Para o registro de propriedades rurais, por exemplo, ele cita a revisão da Taxa de Serviços Cadastrais, que pode render R$ 300 milhões por ano contra os atuais R$ 9 milhões, e alterações na cobrança do Imposto Territorial Rural (ITR), que tem potencial para ampliar sua arrecadação de R$ 930 milhões anuais para R$ 8,3 bilhões, sem mudanças legislativas ou de alíquotas e ainda destinação de 25% desses recursos para o Fundo da Agroindústria Familiar.
Esse fundo ainda não existe e seria mantido via alienação de patrimônio do Incra, ideia que está em estudo. E também poderia receber recursos provenientes do pagamento de títulos de áreas da União regularizados na Amazônia Legal, o que deve render R$ 13 milhões entre 2015 a 2017.
A mudança da cobrança do ITR é uma das mais polêmicas do pacote de projetos do ministro. Atualmente a arrecadação desse imposto é feita pelos municípios, mas a grande maioria deles não faz efetivamente a cobrança. Patrus prefere não entrar no mérito das discussões sobre o motivo de os municípios não fazerem a cobrança, mesmo muitos deles tendo estrutura para isso. É de domínio público, no entanto, que razões políticas locais pesam na decisão dos prefeitos. Os estudos para que a cobrança passe a ser feita pela União já estão avançados entre técnicos do MDA e a Secretaria da Receita Federal.

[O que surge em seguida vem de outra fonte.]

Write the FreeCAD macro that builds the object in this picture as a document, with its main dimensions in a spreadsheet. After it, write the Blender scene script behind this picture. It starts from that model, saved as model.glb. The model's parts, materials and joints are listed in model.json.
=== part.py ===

Segundo Patrus Ananias, o país atualmente tem cerca de 120 mil famílias, homens, mulheres e crianças vivendo em acampamentos. Essa é a prioridade do ministério, no que se refere à reforma agrária. Para encontrar terras para assentar esse contingente que chega a cerca de um milhão de pessoas vivendo sob lonas, o ministro pretende recorrer a todo o arsenal previsto na Constituição. A novidade seria a desapropriação de propriedades rurais, inclusive produtivas, devedoras da União. Os empresários poderiam usar as terras para abater ou fazer um encontro de contas com o Fisco.

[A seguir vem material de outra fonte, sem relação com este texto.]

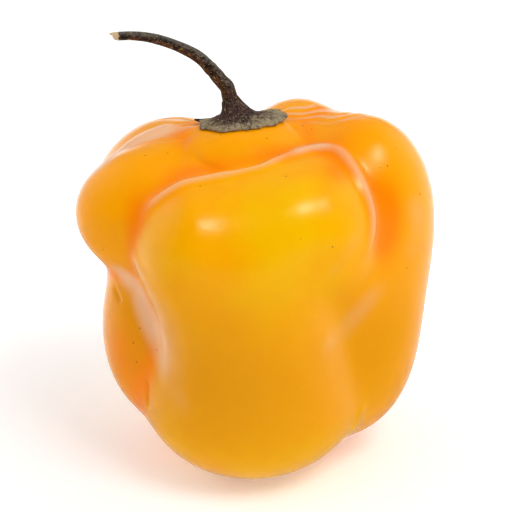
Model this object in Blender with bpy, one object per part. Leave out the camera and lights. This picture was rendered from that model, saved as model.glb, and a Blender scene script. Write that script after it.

"Basicamente assentar as famílias acampadas no Brasil. Nós já encaminhamos para a assessoria da presidente onde estão os acampamentos, onde estão as terras que já estão sendo negociadas, desapropriadas, que têm recursos no Judiciário e que podem ser ocupadas rapidamente. Neste ano nós já assentamos mais de 12.409 mil famílias", disse Patrus.
"Eu estou propondo que o país discuta efetivamente a aplicação das diretrizes constitucionais relativamente à função social da propriedade e à função social das riquezas", disse Patrus ao Valor. "Na perspectiva de garantir o direito de propriedade, mas adequando, como quer a Constituição, o direito legítimo de propriedade com as exigências inegáveis do interesse público, do direito à vida, da dignidade humana, da justiça social, do bem comum, do projeto nacional do país", afirmou.
Patrus assegura que os cortes decorrentes do ajuste fiscal não terão grande impacto sobre as atividades do MDA. O ministro cita o aumento de dos recursos para Pronaf. "Em 2003 eram R$ 2 bilhões; em 2014 foram R$ 24 bilhões, agora foi para R$ 28,9 bilhões para o Plano Safra de 2016", disse. "Nós conseguimos manter os juros basicamente negativos".
"O Brasil tem desafios importantes para consolidar a agricultura familiar", disse o ministro do MDA. "Nos temos no Brasil em torno de 5,4 milhões de proprietários rurais, dos quais em torno de 4,7 milhões são agricultores familiares, esse é o potencial que a agricultura familiar tem para o desenvolvimento do país e para suprir as demandas alimentares do povo brasileiro". Patrus faz questão de lembrar também que o Brasil, ano passado, "saiu do mapa da fome e essa conquista histórica, civilizatória tem que ser preservada, consolidada e ampliada - e a agricultura familiar cumpre esse papel fundamental".
O ministro Patrus Ananias resumiu os objetivos básicos de seus programas: "A produção de alimentos em quantidade e qualidade para o consumo interno brasileiro, gerar empregos para fixar as famílias no campo, nessas cidades menores que compõem o território rural". Esses fatores são fundamentais, de acordo com o ministro do Desenvolvimento Agrário. "Tem outro aspecto a ser considerado: se você tem mais produtores rurais, você facilita muito a produção interna de outros produtos. Por exemplo: a venda de máquinas e implementos agrícolas". De acordo com o ministro, a agricultura familiar já representa um terço desse mercado. "Isso está despertando grande interesse no setor. Nós estamos mantendo uma interlocução muito importante com o setor, a Abimaq". Com informações do Valor.